Sunday, December 16, 2007

Best Friends U-School Class of 1970 with ARFF Summer 2006
4' x 4' October 2007, courtesy of Nancy Saltzman

Saturday, December 15, 2007

Making art is an especially political act for women. Using our time in an internal thoughtful solitary way has always been difficult for women to justify. When we find time to think and work at our art, it is challenging to find an audience for it. Alice Neel said, "I have always believed that women should resent and refuse to accept all the gratuitous insults that men impose on them. The woman artist is especially vulnerable and could be robbed of her confidence."
I have always needed to produce art to make sense of my life. It is a struggle to find time to paint.

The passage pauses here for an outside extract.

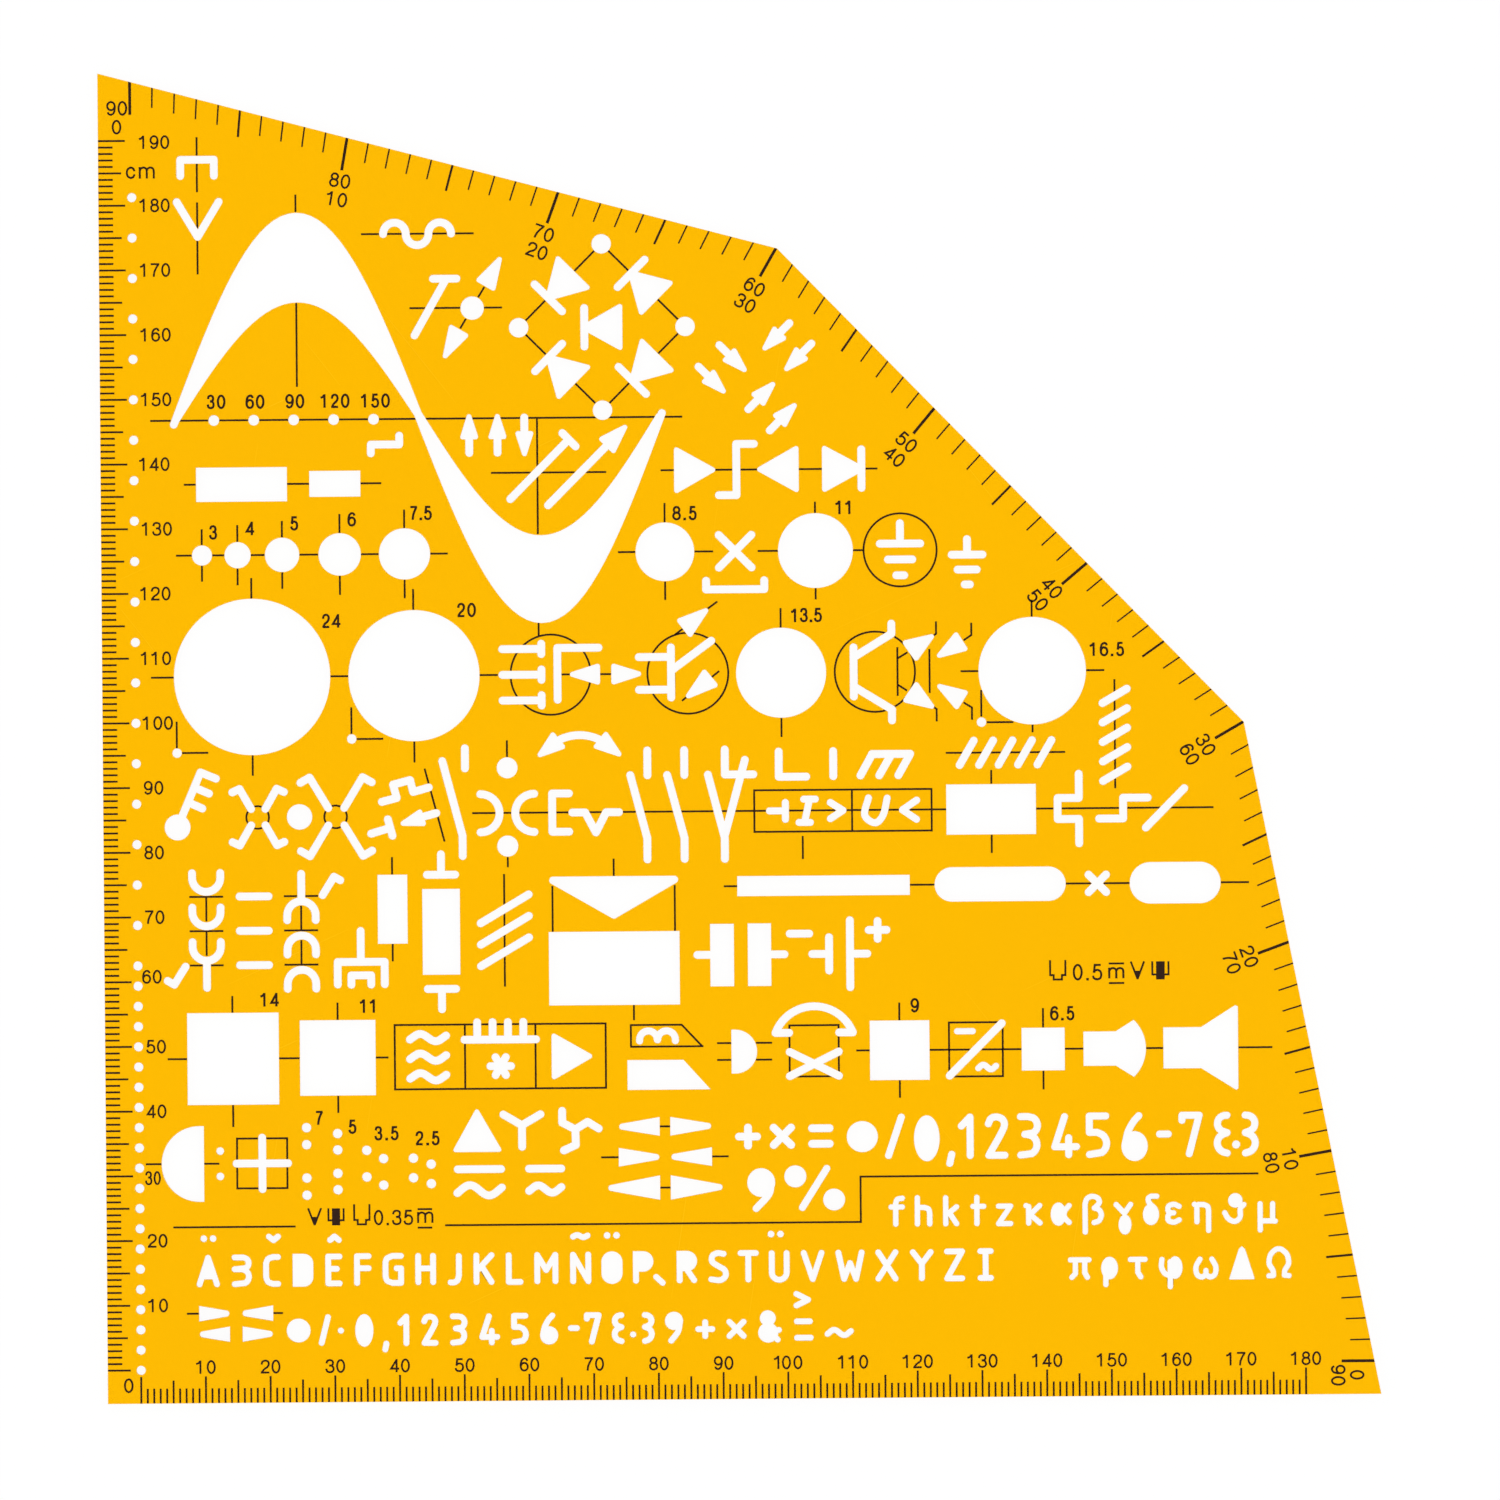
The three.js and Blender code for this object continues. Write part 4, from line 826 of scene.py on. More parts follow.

Painting requires uninterrupted chunks of time that could easily be used up at my job or attending to the needs of my husband and three children.
My paintings have always been centered around expressionist portraiture.
The beauty of painting is that some mystery always remains. It is not necessary to give away anyone's secrets to paint what is true about them.
I wonder about my art, whether I can justify my concentration on the study of individual people and animals, beauty and joy in life and nature, during this time of war and conflict and the degradation of the earth. As Snoopy said, "artists are a dime-a-dozen." When I look at art in history I remember that there has always been a place for paintings which reflect what we strive to be and to love. Artists collectively address all of the great questions human beings pose, when individually we can only handle a bit of that task at a time.